- _Problem to work on_
Reproduce precisely the lines between the start of the data below and the line with "unused keystone port.", both included.

- _Items listed in a dataset_
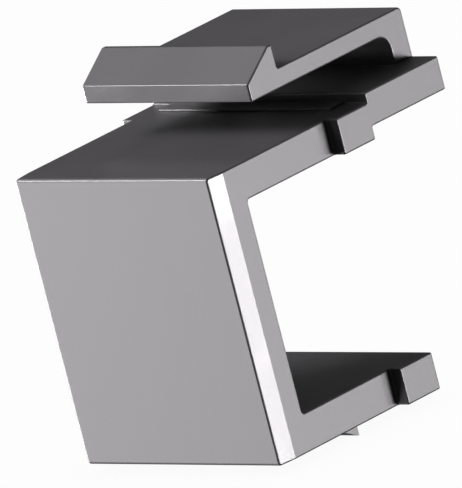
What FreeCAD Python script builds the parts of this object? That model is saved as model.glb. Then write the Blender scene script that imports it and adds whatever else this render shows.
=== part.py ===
"""Keystone blank insert: the one-piece moulded plug that closes an unused keystone port.

A square face sits flush with the panel. A top leg and a foot run back from it, and both widen into
wings whose front faces stop against the back of the port. The sprung latch stands up from the rear of
the top leg, folds forward over it and ends in a ramped hook. A fixed nub under the foot catches the
port's lower edge.

Frame: X runs across the face, Y runs back into the port, Z is up. The origin is the centre of the face.
All sizes are in millimetres.
"""

import FreeCAD
import Part
import math
import os

# Face plate
face_width = 14.5
face_height = 16.3
face_thickness = 2.45
face_edge_radius = 0.2
lead_in_depth = 1.15
lead_in_per_side = 0.15

# Top leg and foot
top_leg_thickness = 2.05
foot_thickness = 2.1
foot_length = 12.1
inner_corner_radius = 0.2

# Wings on both legs, whose front faces are the stops
stop_depth = 9.5
wing_width = 16.3

# Raised rear plate that carries the latch
rear_plate_start = 12.0
rear_plate_length = 5.95
rear_plate_rise = 0.6
rear_plate_thickness = 1.9

# Low pad on the top leg, under the hook
pad_width = 13.0
pad_start = 10.8
pad_height = 0.15

# Sprung latch
latch_width = 12.6
web_thickness = 1.45
arm_thickness = 1.1
arm_clearance = 1.75
bend_inner_radius = 0.8
bend_outer_radius = 0.3

# Hook at the front end of the latch
hook_start = 5.55
hook_length = 2.45
hook_front_height = 1.0
hook_ramp_length = 2.1
hook_ramp_rise = 1.45
hook_edge_radius = 0.12

# Fixed nub under the foot
nub_width = 14.2
nub_catch_depth = 6.4
nub_ramp_length = 1.1
nub_drop = 0.6
nub_tip_radius = 0.04

# Break on every long outer edge, and how far one feature is let into the next before they are joined
edge_radius = 0.1
root = 0.5

# Heights that follow from the sizes above
face_top = face_height / 2
face_bottom = -face_height / 2
top_leg_under = face_top - top_leg_thickness
foot_top = face_bottom + foot_thickness
rear_plate_top = face_top + rear_plate_rise
rear_plate_under = rear_plate_top - rear_plate_thickness
rear_end = rear_plate_start + rear_plate_length
arm_under = rear_plate_top + arm_clearance
arm_top = arm_under + arm_thickness


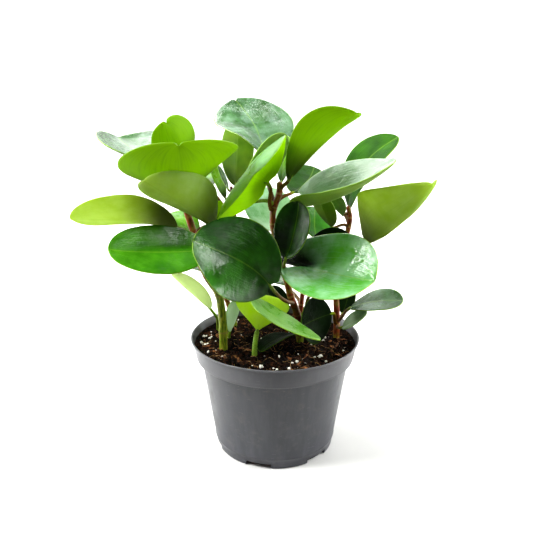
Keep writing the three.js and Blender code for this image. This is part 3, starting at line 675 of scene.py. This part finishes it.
# Peperomia leaf: a thick, waxy cuticle on top, from glossy dark green to a pale bloom, and a paler, matt
# underside. Light from behind shows through it, mostly yellow green. The midrib and the rim are lighter,
# and faint veins run from base to tip.
def waxy_leaf(name, upper, under=("#4f7810", "#7fa032"), glow="#8cb400", share=0.3, shine=0.3, ior=1.5,
        streaks=0.4, base=0.3, flecks=0.0, rib=0.4):
    material, tree, mm = new_material(f"{name}_peperomia_leaf")
    marks = {key: mark(tree, key) for key in ("upper", "stalk", "red", "inland", "shore", "tint", "dim")}
    flat = add(tree, "ShaderNodeUVMap", uv_map="blade").outputs[0]
    reach = add(tree, "ShaderNodeSeparateXYZ", {0: flat}).outputs[0]
    veins = clouds(tree, stretched(tree, flat, 2.6, 40.0, 1.0), 1.0, 4.0, 0.62)
    patches = clouds(tree, mm, 17, 4.0, 0.55)
    grain = clouds(tree, mm, 1.1, 3.0, 0.6)
    bloom = clouds(tree, mm, 15, 6.0, 0.68)
    ripple = clouds(tree, mm, 7, 2.0)

    top = blend(tree, ramp(tree, patches, 0.32, 0.7), *upper)
    top = blend(tree, ramp(tree, veins, 0.46, 0.72, 0.0, streaks), top, upper[1])
    top = blend(tree, ramp(tree, bloom, 0.36, 0.74, 0.0, flecks), top, "#bcdcc8")
    below = blend(tree, ramp(tree, patches, 0.3, 0.7), *under)
    below = blend(tree, ramp(tree, veins, 0.45, 0.7, 0.0, 0.6), below, under[1])
    colour = blend(tree, marks["upper"], below, top)
    tint = add(tree, "ShaderNodeMapRange", {0: marks["tint"], 1: 0.0, 2: 1.0, 3: 0.88, 4: 1.1}).outputs[0]
    colour = add(tree, "ShaderNodeHueSaturation", {"Color": colour, "Value": tint}).outputs[0]
    colour = blend(tree, ramp(tree, marks["inland"], 0.15, 0.75, rib, 0.0), colour, "#8db23c")
    colour = blend(tree, ramp(tree, marks["shore"], 0.05, 0.7, 2 * rib, 0.0), colour, "#a4cc50")
    shade = calc(tree, "MAXIMUM", marks["dim"], ramp(tree, reach, 0.0, 0.6, base, 0.0))
    colour = blend(tree, shade, colour, SHADE)
    stalk = blend(tree, ramp(tree, grain, 0.35, 0.65), "#64880c", "#88a82c")
    stalk = blend(tree, marks["red"], stalk, "#561008")
    colour = blend(tree, marks["stalk"], colour, stalk)

    rough = add(tree, "ShaderNodeMapRange", {0: marks["upper"], 1: 0.0, 2: 1.0, 3: 0.6, 4: shine}).outputs[0]
    rough = calc(tree, "ADD", rough, ramp(tree, patches, 0.3, 0.7, -0.04, 0.06))
    bump = relief(tree, grain, 0.4, 0.12)
    bump = relief(tree, veins, 0.6, 0.6, bump)
    bump = relief(tree, ripple, 0.5, 1.2, bump)
    through = blend(tree, ramp(tree, patches, 0.3, 0.7, 0.0, 0.35), glow, under[1])
    through = blend(tree, ramp(tree, veins, 0.45, 0.72, 0.0, 0.4), through, under[0])
    through = blend(tree, shade, through, SHADE)
    lit = add(tree, "ShaderNodeBsdfTranslucent", {"Color": through}).outputs[0]
    most = calc(tree, "MULTIPLY_ADD", marks["upper"], -0.55 * share, share)
    thin = calc(tree, "MULTIPLY", most, calc(tree, "SUBTRACT", 1.0, marks["stalk"]))
    surface = principled(tree, colour, rough, ior, bump)
    mixed = add(tree, "ShaderNodeMixShader", {0: thin, 1: surface, 2: lit})
    add(tree, "ShaderNodeOutputMaterial", {0: mixed.outputs[0]})
    return material


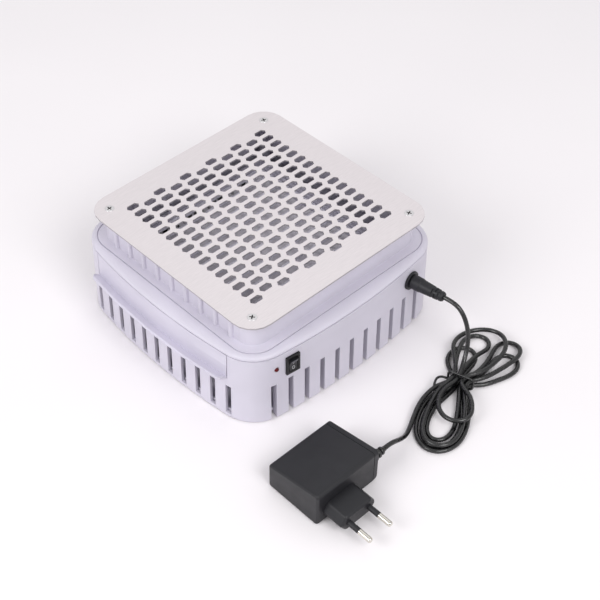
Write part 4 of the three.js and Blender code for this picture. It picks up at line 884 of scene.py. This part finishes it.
RIB_COUNT = 9
RIB_PITCH = 14.8
RIB_RADIUS = 2.2
RIB_SINK = 0.1
RIB_TOP = 82.6
RIB_ROUND = 0.5
RIB_ROUND_STEPS = 3
DECK_Z = 62.6
RISER_TOP = 83.8
COVER_WALL = 2.4
BAND_OVERHANG = 0.1
BAND_EDGE = 0.7
BAND_STEPS = 10
TONGUE_DEPTH = 2.6
TONGUE_THICK = 1.6
TONGUE_OVERLAP = 1
COVER_FOOT = PARTING + 2 * SEAT_GAP
COVER_POST_TOP = 61
BOSS_RADIUS = 3.3
BOSS_LENGTH = 14
BOSS_DROP = 0.02
PLATE_SCREW_SPOT = 73
BAND_DROP = 0.05
PLAN_STEP_SHARE = 0.06

# The cover's profiles, as pairs of an inset and a rise
BAND_FOOT_PROFILE = [(COVER_WALL, 0), (0.3, 0), (0.15, 0.05), (-BAND_OVERHANG, 0.3)]
SEAM_PROFILE = [(0.12, -0.15), (0.2, -1), (0.8, -1), (0.9, -0.12), (1.02, 0), (3, 0)]
RISER_FOOT_PROFILE = [(-0.6, 0), (-0.18, 0.18), (0, 0.6)]
RISER_TOP_PROFILE = [(0, -0.4), (0.12, -0.12), (0.4, 0), (2.2, 0), (COVER_WALL, -0.2)]
COVER_INSIDE_PROFILE = [(COVER_WALL, -COVER_WALL)]


def blend_rings(first, second, share, z):
    return [Vector((*(a.lerp(b, share)).xy, z)) for a, b in zip(first, second)]


def top_cover():
    """The cover as one closed shell: band, deck with its seam, riser, and the inside."""
    stations = merged_stations([], -1, 1, PLAN_STEP_SHARE)

    def rings_of(plan, z, profile):
        return [plan.ring(inset, z + rise, stations) for inset, rise in profile]

    low, high = COVER_FOOT + BAND_EDGE, DECK_Z - BAND_DROP
    outer = HOUSING.ring(-BAND_OVERHANG, low, stations)
    inner = DECK.ring(0, high, stations)
    rings = rings_of(HOUSING, COVER_FOOT, BAND_FOOT_PROFILE)
    for i in range(BAND_STEPS + 1):
        angle = math.pi / 2 * i / BAND_STEPS
        rings.append(blend_rings(outer, inner, 1 - math.cos(angle), low + (high - low) * math.sin(angle)))
    rings += rings_of(DECK, DECK_Z, SEAM_PROFILE)
    rings += rings_of(RISER, DECK_Z, RISER_FOOT_PROFILE)
    rings += rings_of(RISER, RISER_TOP, RISER_TOP_PROFILE)
    rings += rings_of(RISER, DECK_Z, COVER_INSIDE_PROFILE)
    rings += rings_of(DECK, DECK_Z, COVER_INSIDE_PROFILE)
    rings.append(HOUSING.ring(COVER_WALL, low, stations))
    corners = [point for ring in rings for point in ring]
    faces = rings_to_faces(len(rings[0]), len(rings), True)
    piece = add_mesh("cover_shell", corners, faces, "lavender_plastic")
    return finish_piece(shade(piece, CRISP_ANGLE), "top_cover")


def cover_ribs():
    """The half-round ribs up the riser's front."""
    rounding = end_rounding(RIB_ROUND, RIB_ROUND_STEPS)
    profile = [(0, DECK_Z), (RIB_RADIUS, DECK_Z)]
    profile += [(RIB_RADIUS - aside, RIB_TOP - down) for down, aside in rounding]
    profile.append((0, RIB_TOP))
    for i, x in enumerate(even_spots(RIB_COUNT, RIB_PITCH)):
        place = Matrix.Translation((x, RIB_SINK - RISER.half, 0))
        rib = turned("cover_rib_%d" % (i + 1), profile, "lavender_plastic", place, FEWER_TURN_STEPS)
        finish_piece(rib, "top_cover")


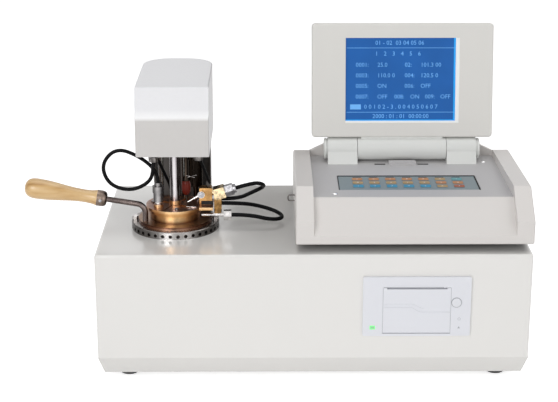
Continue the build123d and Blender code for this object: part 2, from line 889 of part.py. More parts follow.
# Hood: folded from one sheet, its front leaning back above the crease, open below.
front_face = cup_section.offset(-hood_front)
hood_side = Plane((cup_x - hood_width / 2, cup_y, deck_height), x_dir=(0, 1, 0), z_dir=(1, 0, 0))
hood_height = hood_top - hood_bottom
with BuildPart() as hood_core:
    with BuildSketch(cup_plane.offset(hood_bottom)):
        add(hood_outline(hood_wall))
    extrude(amount=hood_height - hood_wall)
    with BuildSketch(hood_side):
        with BuildLine():
            Polyline(
                (hood_front, hood_crease), (hood_front + hood_wall, hood_crease),
                (hood_front + hood_wall + hood_lean, hood_top), (hood_front, hood_top), close=True,
            )
        make_face()
    extrude(amount=hood_width, mode=Mode.SUBTRACT)
with BuildPart() as hood:
    with BuildSketch(cup_plane.offset(hood_bottom)):
        add(hood_outline(0))
    extrude(amount=hood_height)
    with BuildSketch(hood_side):
        with BuildLine():
            Polyline(
                (hood_front, hood_crease), (hood_front + hood_lean, hood_top),
                (hood_front, hood_top), close=True,
            )
        make_face()
    extrude(amount=hood_width, mode=Mode.SUBTRACT)
    front_corners = hood.faces().group_by(Axis.Y)[0].edges().filter_by(Axis.Z)
    roof_edges = hood.faces().sort_by(Axis.Z)[-1].edges()
    fillet(front_corners + roof_edges, radius=hood_fillet)
    add(hood_core.part, mode=Mode.SUBTRACT)
write(hood.part, "hood")

# Plate that closes the hood and carries everything that hangs over the cup.
with BuildPart() as head_plate:
    with BuildSketch(cup_plane.offset(plate_bottom)):
        add(hood_outline(hood_wall + running_gap))
        Circle(stirrer_radius + running_gap, mode=Mode.SUBTRACT)
    extrude(amount=plate_thickness)
write(head_plate.part, "head_plate")

with BuildPart() as stirrer_motor:
    with BuildSketch(cup_plane.offset(plate_top)):
        Circle(motor_radius)
        Circle(stirrer_radius + running_gap, mode=Mode.SUBTRACT)
    extrude(amount=19)
    with BuildSketch(cup_plane.offset(plate_top + 19)):
        Circle(motor_radius)
    extrude(amount=motor_height - 19)
write(stirrer_motor.part, "stirrer_motor")

# Column: a cover with a rounded back, open at the front, that slides through the deck.
with BuildPart() as column:
    with BuildSketch(cup_plane.offset(-column_below)):
        add(column_outline(column_radius, column_front))
        add(column_outline(column_radius - column_wall, column_front), mode=Mode.SUBTRACT)
    extrude(amount=plate_bottom + column_below)
write(column.part, "column")

# Carriage: a spine plate that closes the column's front, with two bearing blocks on the guide rods.
carriage_half = column_radius - column_wall - running_gap
guide_spots = [(column_x - guide_spacing / 2, guide_y), (column_x + guide_spacing / 2, guide_y)]
with BuildPart() as carriage:
    for bottom in (-column_below, -column_below + carriage_block + carriage_gap):
        with BuildSketch(cup_plane.offset(bottom)):
            add(column_outline(carriage_half, spine_front + spine_thickness))
            with Locations(*guide_spots):
                Circle(guide_radius + 0.05, mode=Mode.SUBTRACT)
            with Locations((column_x, actuator_y)):
                Circle(actuator_radius + 0.5, mode=Mode.SUBTRACT)
        extrude(amount=carriage_block)
    with BuildSketch(cup_plane.offset(-column_below)):
        with Locations((column_x, spine_front + spine_thickness / 2)):
            Rectangle(2 * carriage_half, spine_thickness)
    extrude(amount=plate_bottom + column_below)
write(carriage.part, "carriage")

with BuildPart() as guide_rods:
    with BuildSketch(cup_plane.offset(under_deck)):
        with Locations(*guide_spots):
            Circle(guide_radius)
    extrude(amount=guide_top - under_deck)
write(guide_rods.part, "guide_rods")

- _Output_
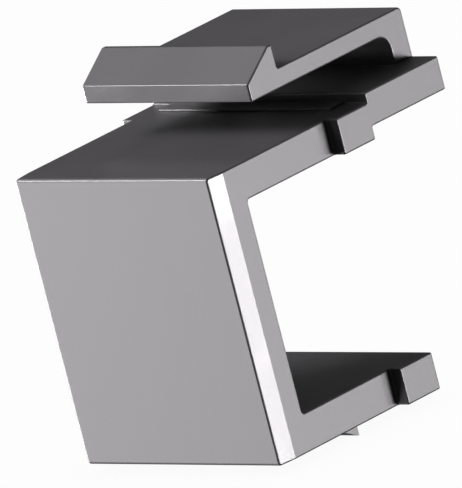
What FreeCAD Python script builds the parts of this object? That model is saved as model.glb. Then write the Blender scene script that imports it and adds whatever else this render shows.
=== part.py ===
"""Keystone blank insert: the one-piece moulded plug that closes an unused keystone port.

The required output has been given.